Task prompt: In the listing below, pick out lines with "that".

-------- Data shown

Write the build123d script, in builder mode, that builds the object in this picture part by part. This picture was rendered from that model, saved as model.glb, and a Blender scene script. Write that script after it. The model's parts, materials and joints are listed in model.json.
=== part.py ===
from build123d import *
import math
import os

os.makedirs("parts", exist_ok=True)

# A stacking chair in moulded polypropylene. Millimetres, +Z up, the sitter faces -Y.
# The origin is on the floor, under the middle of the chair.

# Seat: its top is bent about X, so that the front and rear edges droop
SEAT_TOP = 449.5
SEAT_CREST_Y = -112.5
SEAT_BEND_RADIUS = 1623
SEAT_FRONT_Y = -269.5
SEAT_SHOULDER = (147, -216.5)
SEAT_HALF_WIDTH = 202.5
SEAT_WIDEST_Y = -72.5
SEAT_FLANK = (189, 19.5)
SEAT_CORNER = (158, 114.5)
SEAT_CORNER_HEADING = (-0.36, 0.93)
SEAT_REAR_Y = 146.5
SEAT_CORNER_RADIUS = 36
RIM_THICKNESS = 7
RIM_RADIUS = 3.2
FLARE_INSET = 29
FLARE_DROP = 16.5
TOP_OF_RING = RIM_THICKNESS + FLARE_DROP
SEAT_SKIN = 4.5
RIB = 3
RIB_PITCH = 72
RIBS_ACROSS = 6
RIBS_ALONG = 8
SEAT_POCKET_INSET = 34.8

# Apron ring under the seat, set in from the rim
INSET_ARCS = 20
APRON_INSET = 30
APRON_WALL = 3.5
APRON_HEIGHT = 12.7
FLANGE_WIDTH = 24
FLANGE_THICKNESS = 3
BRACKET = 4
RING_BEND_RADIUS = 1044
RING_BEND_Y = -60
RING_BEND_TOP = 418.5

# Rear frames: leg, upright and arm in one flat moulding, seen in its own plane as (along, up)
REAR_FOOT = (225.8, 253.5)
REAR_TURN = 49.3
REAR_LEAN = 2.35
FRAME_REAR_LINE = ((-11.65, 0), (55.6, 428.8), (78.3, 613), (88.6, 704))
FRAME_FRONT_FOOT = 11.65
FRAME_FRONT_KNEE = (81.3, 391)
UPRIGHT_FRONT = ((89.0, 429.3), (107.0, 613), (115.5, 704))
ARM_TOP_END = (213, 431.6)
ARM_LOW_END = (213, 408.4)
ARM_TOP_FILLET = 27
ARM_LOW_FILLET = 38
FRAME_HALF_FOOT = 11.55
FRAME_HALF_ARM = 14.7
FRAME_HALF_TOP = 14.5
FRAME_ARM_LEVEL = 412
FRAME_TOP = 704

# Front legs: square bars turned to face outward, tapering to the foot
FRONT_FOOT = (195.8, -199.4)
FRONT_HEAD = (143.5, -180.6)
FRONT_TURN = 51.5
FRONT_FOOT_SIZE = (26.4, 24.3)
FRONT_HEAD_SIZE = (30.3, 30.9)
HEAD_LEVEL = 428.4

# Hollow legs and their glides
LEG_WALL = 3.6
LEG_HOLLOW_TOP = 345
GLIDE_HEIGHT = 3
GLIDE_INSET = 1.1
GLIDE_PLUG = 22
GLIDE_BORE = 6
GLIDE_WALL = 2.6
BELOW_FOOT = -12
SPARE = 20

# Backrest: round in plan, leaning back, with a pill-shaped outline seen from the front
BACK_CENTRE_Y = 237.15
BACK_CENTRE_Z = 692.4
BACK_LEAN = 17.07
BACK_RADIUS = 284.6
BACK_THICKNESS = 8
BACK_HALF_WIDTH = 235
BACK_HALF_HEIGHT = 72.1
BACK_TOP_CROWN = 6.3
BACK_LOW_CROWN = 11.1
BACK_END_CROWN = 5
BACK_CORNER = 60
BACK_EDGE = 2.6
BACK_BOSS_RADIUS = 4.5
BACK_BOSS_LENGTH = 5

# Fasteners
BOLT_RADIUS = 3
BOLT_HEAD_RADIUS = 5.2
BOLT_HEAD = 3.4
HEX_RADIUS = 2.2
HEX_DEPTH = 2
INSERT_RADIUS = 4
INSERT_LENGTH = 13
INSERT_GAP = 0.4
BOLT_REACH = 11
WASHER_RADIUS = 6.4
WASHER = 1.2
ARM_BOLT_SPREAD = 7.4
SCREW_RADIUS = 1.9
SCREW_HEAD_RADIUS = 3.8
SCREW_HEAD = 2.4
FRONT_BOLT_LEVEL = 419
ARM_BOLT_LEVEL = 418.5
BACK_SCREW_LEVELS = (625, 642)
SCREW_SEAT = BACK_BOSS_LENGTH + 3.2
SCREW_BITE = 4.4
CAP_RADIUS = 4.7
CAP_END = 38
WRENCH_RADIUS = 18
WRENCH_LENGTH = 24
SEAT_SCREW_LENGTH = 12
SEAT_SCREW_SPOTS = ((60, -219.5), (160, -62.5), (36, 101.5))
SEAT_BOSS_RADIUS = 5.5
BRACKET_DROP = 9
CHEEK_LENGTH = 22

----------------

Answer in full:
Write the build123d script, in builder mode, that builds the object in this picture part by part. This picture was rendered from that model, saved as model.glb, and a Blender scene script. Write that script after it. The model's parts, materials and joints are listed in model.json.
# Seat: its top is bent about X, so that the front and rear edges droop